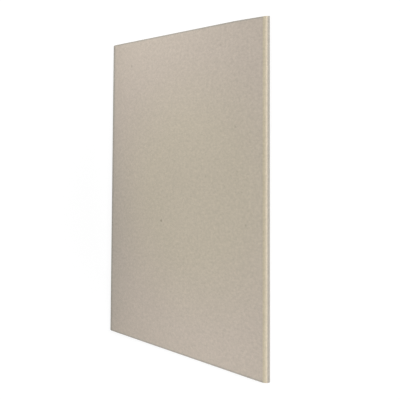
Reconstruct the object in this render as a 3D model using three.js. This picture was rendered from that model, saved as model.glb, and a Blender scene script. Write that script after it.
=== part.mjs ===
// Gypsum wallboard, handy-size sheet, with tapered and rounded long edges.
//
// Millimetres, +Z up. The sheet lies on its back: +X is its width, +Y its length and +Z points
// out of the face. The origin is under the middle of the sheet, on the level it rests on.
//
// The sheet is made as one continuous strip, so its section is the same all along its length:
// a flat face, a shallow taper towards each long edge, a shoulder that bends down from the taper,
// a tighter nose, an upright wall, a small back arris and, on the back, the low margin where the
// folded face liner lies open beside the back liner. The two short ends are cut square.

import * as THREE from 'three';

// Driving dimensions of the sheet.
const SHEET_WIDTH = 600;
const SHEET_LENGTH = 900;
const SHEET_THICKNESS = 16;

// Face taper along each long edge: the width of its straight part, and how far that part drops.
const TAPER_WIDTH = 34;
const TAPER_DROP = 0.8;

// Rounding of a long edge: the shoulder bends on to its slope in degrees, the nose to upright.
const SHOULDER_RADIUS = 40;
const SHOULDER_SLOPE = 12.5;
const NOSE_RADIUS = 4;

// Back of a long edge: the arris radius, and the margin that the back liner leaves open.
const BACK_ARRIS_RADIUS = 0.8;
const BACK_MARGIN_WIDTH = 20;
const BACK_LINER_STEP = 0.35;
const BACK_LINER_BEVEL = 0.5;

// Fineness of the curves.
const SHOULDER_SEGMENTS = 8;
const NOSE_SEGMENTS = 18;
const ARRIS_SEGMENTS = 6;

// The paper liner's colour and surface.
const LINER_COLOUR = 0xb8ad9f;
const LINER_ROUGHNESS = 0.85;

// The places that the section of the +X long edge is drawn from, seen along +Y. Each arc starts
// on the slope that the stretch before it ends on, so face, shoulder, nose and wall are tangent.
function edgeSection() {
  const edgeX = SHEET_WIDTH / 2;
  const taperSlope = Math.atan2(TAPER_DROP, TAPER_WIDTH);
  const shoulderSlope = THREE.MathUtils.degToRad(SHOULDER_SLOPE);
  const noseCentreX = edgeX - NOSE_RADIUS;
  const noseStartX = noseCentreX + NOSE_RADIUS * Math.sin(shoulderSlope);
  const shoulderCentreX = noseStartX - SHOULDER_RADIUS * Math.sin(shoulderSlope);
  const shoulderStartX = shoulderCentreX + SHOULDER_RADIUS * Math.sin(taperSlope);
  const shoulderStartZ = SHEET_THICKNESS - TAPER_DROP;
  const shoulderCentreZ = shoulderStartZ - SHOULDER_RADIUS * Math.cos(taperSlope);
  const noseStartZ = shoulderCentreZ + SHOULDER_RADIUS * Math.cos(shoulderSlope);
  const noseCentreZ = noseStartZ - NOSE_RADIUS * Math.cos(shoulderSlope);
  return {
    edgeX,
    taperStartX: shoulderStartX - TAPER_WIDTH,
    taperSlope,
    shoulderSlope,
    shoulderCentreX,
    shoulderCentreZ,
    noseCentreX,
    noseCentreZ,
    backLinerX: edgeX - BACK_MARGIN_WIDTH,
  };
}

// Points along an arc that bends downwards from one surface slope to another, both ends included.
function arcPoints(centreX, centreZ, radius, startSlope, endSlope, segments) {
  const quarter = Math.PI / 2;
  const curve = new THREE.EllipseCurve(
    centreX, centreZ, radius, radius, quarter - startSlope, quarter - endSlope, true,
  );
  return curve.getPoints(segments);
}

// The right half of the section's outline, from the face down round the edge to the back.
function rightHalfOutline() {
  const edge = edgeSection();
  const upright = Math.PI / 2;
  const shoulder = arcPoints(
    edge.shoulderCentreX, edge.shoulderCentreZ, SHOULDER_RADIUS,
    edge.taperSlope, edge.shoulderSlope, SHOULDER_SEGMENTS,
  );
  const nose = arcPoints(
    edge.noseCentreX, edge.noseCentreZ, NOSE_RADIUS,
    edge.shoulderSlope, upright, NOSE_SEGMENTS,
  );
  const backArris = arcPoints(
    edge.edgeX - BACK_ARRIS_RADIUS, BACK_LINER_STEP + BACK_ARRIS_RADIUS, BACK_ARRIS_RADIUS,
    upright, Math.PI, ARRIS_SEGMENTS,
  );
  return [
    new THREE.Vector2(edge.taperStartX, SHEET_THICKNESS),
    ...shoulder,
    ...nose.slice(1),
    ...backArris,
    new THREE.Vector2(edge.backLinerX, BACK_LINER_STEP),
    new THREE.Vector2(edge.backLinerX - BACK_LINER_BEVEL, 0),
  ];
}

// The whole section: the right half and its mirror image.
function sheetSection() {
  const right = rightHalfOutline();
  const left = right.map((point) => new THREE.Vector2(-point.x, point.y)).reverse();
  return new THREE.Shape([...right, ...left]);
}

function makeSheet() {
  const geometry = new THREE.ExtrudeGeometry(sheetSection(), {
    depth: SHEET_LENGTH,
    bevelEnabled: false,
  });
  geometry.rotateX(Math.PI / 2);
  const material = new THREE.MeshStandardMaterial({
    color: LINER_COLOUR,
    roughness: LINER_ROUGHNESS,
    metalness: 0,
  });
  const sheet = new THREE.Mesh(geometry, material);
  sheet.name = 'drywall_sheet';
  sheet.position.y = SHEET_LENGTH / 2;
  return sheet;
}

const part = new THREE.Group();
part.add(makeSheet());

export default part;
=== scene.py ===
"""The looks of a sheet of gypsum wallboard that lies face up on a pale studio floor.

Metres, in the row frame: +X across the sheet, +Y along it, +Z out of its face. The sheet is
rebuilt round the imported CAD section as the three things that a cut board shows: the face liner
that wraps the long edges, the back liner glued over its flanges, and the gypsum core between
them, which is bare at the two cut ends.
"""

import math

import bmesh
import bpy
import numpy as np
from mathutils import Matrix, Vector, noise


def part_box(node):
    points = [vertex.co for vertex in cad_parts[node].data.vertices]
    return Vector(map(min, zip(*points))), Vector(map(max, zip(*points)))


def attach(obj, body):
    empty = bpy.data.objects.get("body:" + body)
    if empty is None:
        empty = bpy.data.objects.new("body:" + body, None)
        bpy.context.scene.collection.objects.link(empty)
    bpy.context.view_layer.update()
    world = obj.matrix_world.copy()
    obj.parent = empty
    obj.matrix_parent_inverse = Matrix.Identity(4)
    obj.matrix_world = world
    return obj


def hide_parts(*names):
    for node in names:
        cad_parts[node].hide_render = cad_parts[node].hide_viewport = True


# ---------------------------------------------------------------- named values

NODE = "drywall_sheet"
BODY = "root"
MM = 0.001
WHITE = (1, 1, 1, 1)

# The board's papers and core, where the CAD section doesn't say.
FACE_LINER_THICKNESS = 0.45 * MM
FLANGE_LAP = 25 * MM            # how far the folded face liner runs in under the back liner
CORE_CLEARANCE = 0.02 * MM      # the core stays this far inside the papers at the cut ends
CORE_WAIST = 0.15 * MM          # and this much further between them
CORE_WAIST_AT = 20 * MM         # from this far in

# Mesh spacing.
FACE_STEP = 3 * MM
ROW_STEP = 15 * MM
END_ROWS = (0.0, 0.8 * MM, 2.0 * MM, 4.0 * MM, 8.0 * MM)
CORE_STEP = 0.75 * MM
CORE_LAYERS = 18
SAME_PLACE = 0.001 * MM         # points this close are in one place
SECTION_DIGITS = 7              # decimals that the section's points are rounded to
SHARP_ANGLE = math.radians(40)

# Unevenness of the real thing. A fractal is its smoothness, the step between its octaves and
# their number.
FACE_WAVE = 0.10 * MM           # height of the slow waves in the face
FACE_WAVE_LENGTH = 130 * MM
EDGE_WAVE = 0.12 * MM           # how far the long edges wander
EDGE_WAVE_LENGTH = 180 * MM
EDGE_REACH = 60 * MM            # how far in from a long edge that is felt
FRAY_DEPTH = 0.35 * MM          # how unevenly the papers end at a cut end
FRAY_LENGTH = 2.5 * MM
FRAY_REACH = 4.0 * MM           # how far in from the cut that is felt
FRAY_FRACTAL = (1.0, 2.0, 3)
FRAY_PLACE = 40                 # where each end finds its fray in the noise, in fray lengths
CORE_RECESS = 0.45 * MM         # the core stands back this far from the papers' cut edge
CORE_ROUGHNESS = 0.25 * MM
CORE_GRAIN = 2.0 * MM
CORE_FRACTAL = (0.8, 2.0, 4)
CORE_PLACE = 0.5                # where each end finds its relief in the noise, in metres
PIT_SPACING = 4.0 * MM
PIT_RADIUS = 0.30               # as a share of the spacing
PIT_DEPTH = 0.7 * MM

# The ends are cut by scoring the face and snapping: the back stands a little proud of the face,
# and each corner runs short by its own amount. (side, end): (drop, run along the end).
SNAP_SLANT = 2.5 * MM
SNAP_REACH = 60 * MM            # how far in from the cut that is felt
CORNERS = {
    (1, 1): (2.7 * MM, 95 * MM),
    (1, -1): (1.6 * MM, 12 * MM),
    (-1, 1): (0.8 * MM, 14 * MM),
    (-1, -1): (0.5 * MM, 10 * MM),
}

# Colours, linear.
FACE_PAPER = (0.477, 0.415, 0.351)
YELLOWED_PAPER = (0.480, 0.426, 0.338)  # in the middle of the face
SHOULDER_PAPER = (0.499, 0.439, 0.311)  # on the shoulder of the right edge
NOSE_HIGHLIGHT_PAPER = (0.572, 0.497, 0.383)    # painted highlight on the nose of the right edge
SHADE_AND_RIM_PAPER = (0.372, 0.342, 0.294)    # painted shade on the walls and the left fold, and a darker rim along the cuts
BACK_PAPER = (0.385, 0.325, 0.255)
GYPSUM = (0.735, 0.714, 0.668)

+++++

## AIM OF THE TASK
In the listing above, find the line containing "its mirror image." and the line containing "obj.parent = empty". Output them and every line between, exactly, and nothing else.

## THE SOLUTION
// The whole section: the right half and its mirror image.
function sheetSection() {
  const right = rightHalfOutline();
  const left = right.map((point) => new THREE.Vector2(-point.x, point.y)).reverse();
  return new THREE.Shape([...right, ...left]);
}

function makeSheet() {
  const geometry = new THREE.ExtrudeGeometry(sheetSection(), {
    depth: SHEET_LENGTH,
    bevelEnabled: false,
  });
  geometry.rotateX(Math.PI / 2);
  const material = new THREE.MeshStandardMaterial({
    color: LINER_COLOUR,
    roughness: LINER_ROUGHNESS,
    metalness: 0,
  });
  const sheet = new THREE.Mesh(geometry, material);
  sheet.name = 'drywall_sheet';
  sheet.position.y = SHEET_LENGTH / 2;
  return sheet;
}

const part = new THREE.Group();
part.add(makeSheet());

export default part;
=== scene.py ===
"""The looks of a sheet of gypsum wallboard that lies face up on a pale studio floor.

Metres, in the row frame: +X across the sheet, +Y along it, +Z out of its face. The sheet is
rebuilt round the imported CAD section as the three things that a cut board shows: the face liner
that wraps the long edges, the back liner glued over its flanges, and the gypsum core between
them, which is bare at the two cut ends.
"""

import math

import bmesh
import bpy
import numpy as np
from mathutils import Matrix, Vector, noise


def part_box(node):
    points = [vertex.co for vertex in cad_parts[node].data.vertices]
    return Vector(map(min, zip(*points))), Vector(map(max, zip(*points)))


def attach(obj, body):
    empty = bpy.data.objects.get("body:" + body)
    if empty is None:
        empty = bpy.data.objects.new("body:" + body, None)
        bpy.context.scene.collection.objects.link(empty)
    bpy.context.view_layer.update()
    world = obj.matrix_world.copy()
    obj.parent = empty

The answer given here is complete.